There is a strong occult faction that wants to see me as Isis because they long for a New World Order in which Europe, with the spiritual capital in Jerusalem (and guess what will be the prime fixture of the planned third temple? You guessed it--an artifact of immense power that just needs a powerful person of spirit to activate it). Their view is more pagan than Christian, but again, I have to meet certain criteria in order to meet their expectations. In their mindset, the lesbianism has to be repudiated, for who is going to follow an avatar who is REAL, and true to herself. Of course, they wouldn't mind me having lesbian flings, as long as it is all in the closet. This occult clique also wants me assimilated into the MACHINE, so that the words of RA come out of my mouth, and RA once again, more directly rules this planet.

Then there are those of the Bilderberger society (see my recent dream), who want me as an avatar for China. Apparently, I have another deep, unconscious connection to the Buddha, and that is the mind and witness these Bilderbergers hope to exploit in me. Now, Maurice Strong is at the head of this particular faction. Now why do they want/need me as a Buddha-like avatar? Because they want China to be the new dominant world power, but China lacks one element that all great world powers have--a strong mind control religion.

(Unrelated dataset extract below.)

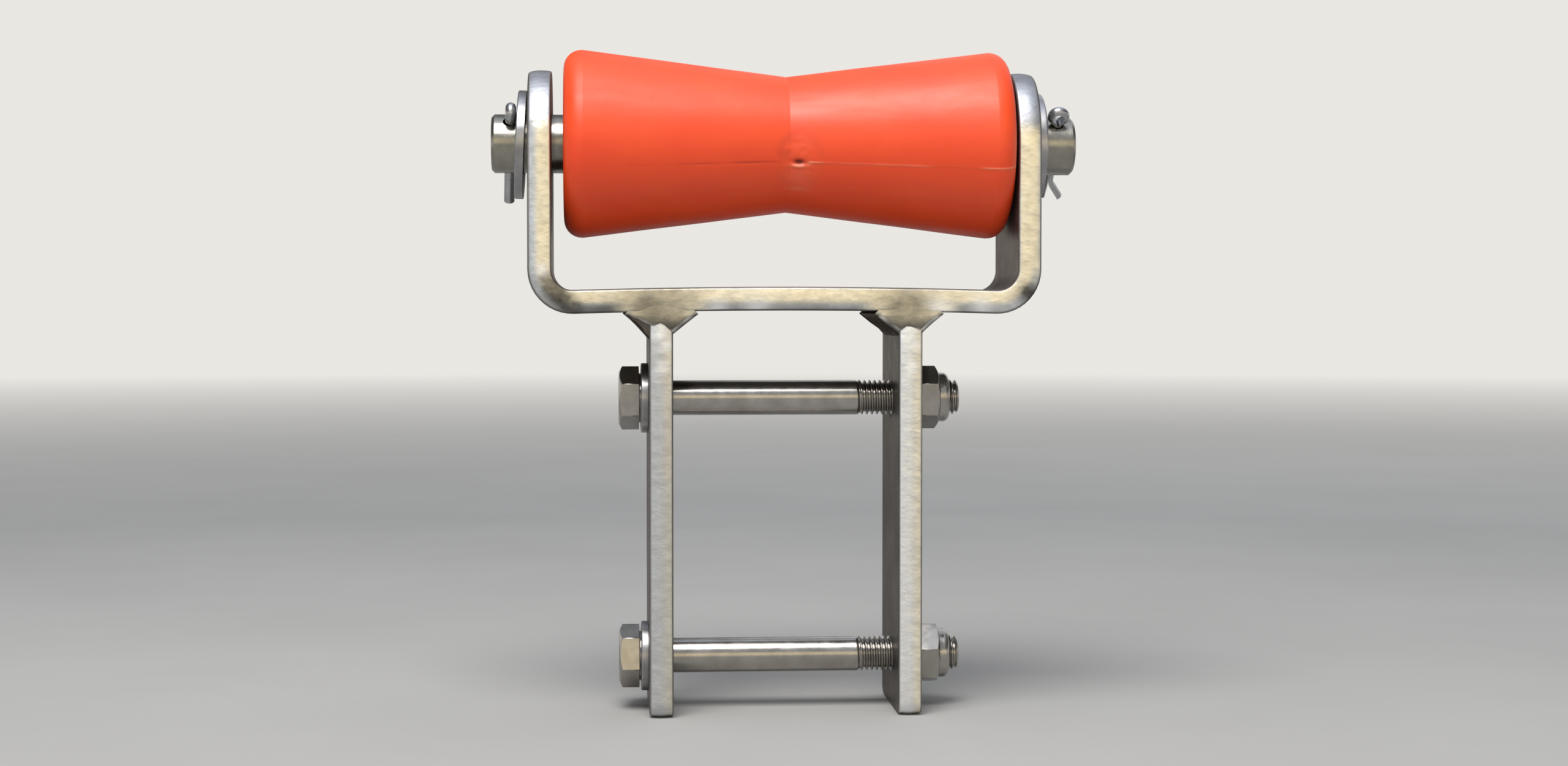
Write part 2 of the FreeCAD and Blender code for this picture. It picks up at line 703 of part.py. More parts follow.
def make_posts():
    inner, thickness = POST_GAP / 2, size["plate_thickness"]
    make_side_plate("left_side_plate", -(inner + thickness))
    make_side_plate("right_side_plate", inner)
    make_weld("left_outer_weld", -(inner + thickness), True)
    make_weld("left_inner_weld", -inner, False)
    make_weld("right_inner_weld", inner, True)
    make_weld("right_outer_weld", inner + thickness, False)


def make_clamp(level, axis_z):
    """A bolt through both posts with its washer, its lock nut and the nut's ring."""
    make_bolt(f"{level}_clamp_bolt", axis_z, size[f"{level}_head_turn"])
    make_bolt_washer(f"{level}_head_washer", axis_z)
    make_lock_nut(f"{level}_lock_nut", axis_z, size[f"{level}_nut_turn"])
    make_nut_insert(f"{level}_nut_insert", axis_z)


def make_split_pins():
    """The left pin's legs lie one behind the other. The right pin's lie side by side."""
    left_splay = size["pin_left_leg_splay"]
    make_split_pin(
        "left_split_pin", {"left": left_splay, "right": left_splay},
        size["pin_left_leg_straight"], size["pin_left_leg_reach"],
        LEFT_PIN_X, 90, size["pin_left_lean"],
    )
    right_splays = {"left": size["pin_right_inner_splay"], "right": size["pin_right_outer_splay"]}
    make_split_pin(
        "right_split_pin", right_splays,
        size["pin_right_leg_straight"], size["pin_right_leg_reach"],
        RIGHT_PIN_X, 0, as_size(0),
    )


def write_parts():
    """Checks every object, then writes one file for each piece."""
    doc.recompute()
    for item in doc.Objects:
        if {"Invalid", "Error"} & set(item.State):
            raise RuntimeError(f"{item.Label} failed: {item.State}")
    for body in NODES:
        shape = body.Shape
        if shape.isNull() or not shape.isValid() or len(shape.Solids) != 1:
            raise RuntimeError(f"{body.Label} is not one valid solid")
    os.makedirs("parts", exist_ok=True)
    for body in NODES:
        body.Shape.exportStep(f"parts/{body.Label}.step")
        print(f"{body.Label}: {body.Shape.Volume / 1000:.2f} cm3")


make_cradle()
make_posts()
make_roller()
make_axle()
make_axle_washers()
make_split_pins()
make_clamp("upper", UPPER_BOLT_Z)
make_clamp("lower", LOWER_BOLT_Z)
write_parts()
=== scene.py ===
import math

import bmesh
import bpy
from mathutils import Matrix, Vector, noise


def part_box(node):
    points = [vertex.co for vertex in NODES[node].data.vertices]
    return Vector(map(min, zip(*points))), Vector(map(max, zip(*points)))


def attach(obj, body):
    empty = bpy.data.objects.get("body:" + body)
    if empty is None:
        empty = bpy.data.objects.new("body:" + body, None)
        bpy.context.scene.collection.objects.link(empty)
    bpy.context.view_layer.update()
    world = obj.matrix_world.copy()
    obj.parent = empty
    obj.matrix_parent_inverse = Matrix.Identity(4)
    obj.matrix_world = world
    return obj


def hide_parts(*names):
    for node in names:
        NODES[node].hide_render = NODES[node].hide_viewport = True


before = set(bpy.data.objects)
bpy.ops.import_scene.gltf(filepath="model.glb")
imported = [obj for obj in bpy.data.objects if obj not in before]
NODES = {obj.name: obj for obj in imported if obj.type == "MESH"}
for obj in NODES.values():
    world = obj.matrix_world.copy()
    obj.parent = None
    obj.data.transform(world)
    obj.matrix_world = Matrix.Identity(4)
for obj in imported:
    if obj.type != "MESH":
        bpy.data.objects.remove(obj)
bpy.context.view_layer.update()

# The looks of a keel roller on its axle, in a bent flat-bar cradle on two posts.
# Metres and degrees. +X runs along the axle, +Z is up, -Y is the front.
# Angles about the axle are counted from the top, and 90 degrees is the front.

SCENE = bpy.context.scene
MM = 0.001


def middle(node):
    """The middle of a CAD node's box."""
    low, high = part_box(node)
    return (low + high) / 2


def span(node, axis):
    """Where a CAD node starts and ends along one axis."""
    low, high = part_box(node)
    return low[axis], high[axis]


def spots_from(x, z, spots):
    """Spots given in mm, as right, up and reach, from a place (x, z)."""
    return [(x + right * MM, z + up * MM, reach * MM) for right, up, reach in spots]


# Places that follow from the frame
AXLE_Z = middle("axle_shaft").z
ROLLER = middle("keel_roller")
ROLLER_HALF = (span("keel_roller", 0)[1] - span("keel_roller", 0)[0]) / 2
EAR_OUTER = span("cradle_bracket", 0)[1]
EAR_TOP = span("cradle_bracket", 2)[1]
HALF_WIDTH = span("cradle_bracket", 1)[1]
BASE_Z = span("left_side_plate", 2)[1]
POST_INNER, POST_OUTER = span("right_side_plate", 0)
POST_X = (POST_INNER + POST_OUTER) / 2
BAR = POST_OUTER - POST_INNER
BAR_HALF = BAR / 2

# Bars. A crown is the inset at the inner side, at the outer side, and how sharply it bends.
CRADLE_CROWN = (0.3 * MM, 0.75 * MM, 2.0)
POST_CROWN = (0.5 * MM, 0.5 * MM, 1.3)
BAR_CORNER = 0.7 * MM
AXLE_HOLE = 10.1 * MM
BOLT_HOLE = 6.5 * MM

# The cradle's path along the middle of its bar: half the base, a bend and an ear
BEND_RADIUS = 7 * MM
BEND = BEND_RADIUS + BAR_HALF
ARC = BEND * math.pi / 2
FLAT = EAR_OUTER - BAR - BEND_RADIUS
BASE_MIDDLE = BASE_Z + BAR_HALF
EAR_X = EAR_OUTER - BAR_HALF
BASE_BOW = 1.1 * MM
BEND_BULGE = 0.010
WELD_END = 19 * MM

# Marks on the cradle: painted shade inside the bends, bright spots of rubbed steel and painted
# highlight, and heat stains by the welds
BEND_STAINS = spots_from(0, BASE_Z, [
    (-80.4, 12, 2.4), (-79, 9, 3), (-76.6, 6.5, 3.2), (-74, 4, 3), (-71, 2, 2.6), (82, 7, 3),
])
# A painted highlight on the left bend, and bright spots low on the base, part rubbed steel and part
# painted highlight
RUBBED_SPOTS = spots_from(-EAR_OUTER, BASE_Z, [(4.8, 14.8, 2)]) + spots_from(0, BASE_Z, [
    (-23, 1.5, 4), (-10, 1, 5), (52, 1.5, 4), (66, 2, 4),
])
HEAT_SPOTS = (spots_from(-POST_X, BASE_Z, [(0, 0, 14)])
              + spots_from(POST_X, BASE_Z, [(-1.5, 1.5, 9.5)]))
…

As an undergrad, I read a lot of sociology of religion (Durkheim), and history of religion (Christopher Dawson), that convinced me, quite objectively and apart from confessional beliefs, that religion (typically, an "empire" religion) is a prerequisite for the release of large-scale, unconscious creativity found in all the great civilizations of the world. Now, while I believe that this is true, I believe that humanity finally has a chance to step into a more mature religion or spirituality, which not only releases the freedom and creativity of the unconscious, but does so without the mind control features that ensure psychological immaturity and dependence. However the Bilderbergers are specifically looking for that "old-time religion". They want a population that is fear-filled and psychologically dependent. They desperately want China to be the next great world civilization, but it needs a strong empire religion, for China's main religion is Confucianism, which is a very limited religion of tradition, based on ancestor veneration, and already it has lost hold over the urban population. They want a new "Buddha" (Eastern avatar), whose words and witness they can use to mold into a new empire religion to inspire and feed the Chinese masses.

Who has a hand in all of these possible scenarios--the Jesuits, and maybe, the Bilderbergers. They literally do not care if I am a new Isis, a castrated Osiris, or a "buddha", for they can use me either way to further their mind-control agenda, and ensure that humanity stays dependent and duped for another 26,000 years. Well, I cannot allow that to happen, at least not under my name and witness. Insofar as I am the "chosen one", it will be to reject all mind control and abusive religions. I do not know if I will ever be free enough to state what I truly believe, instead of trying to think and write, when I am sick and in pain from the constant downloads and drugs, but I know what I am NOT, and I will proclaim that as long as I draw breath.

Now, I have to get up and try to take a shower, when I can barely hold myself upright...such is the lot of the "chosen one".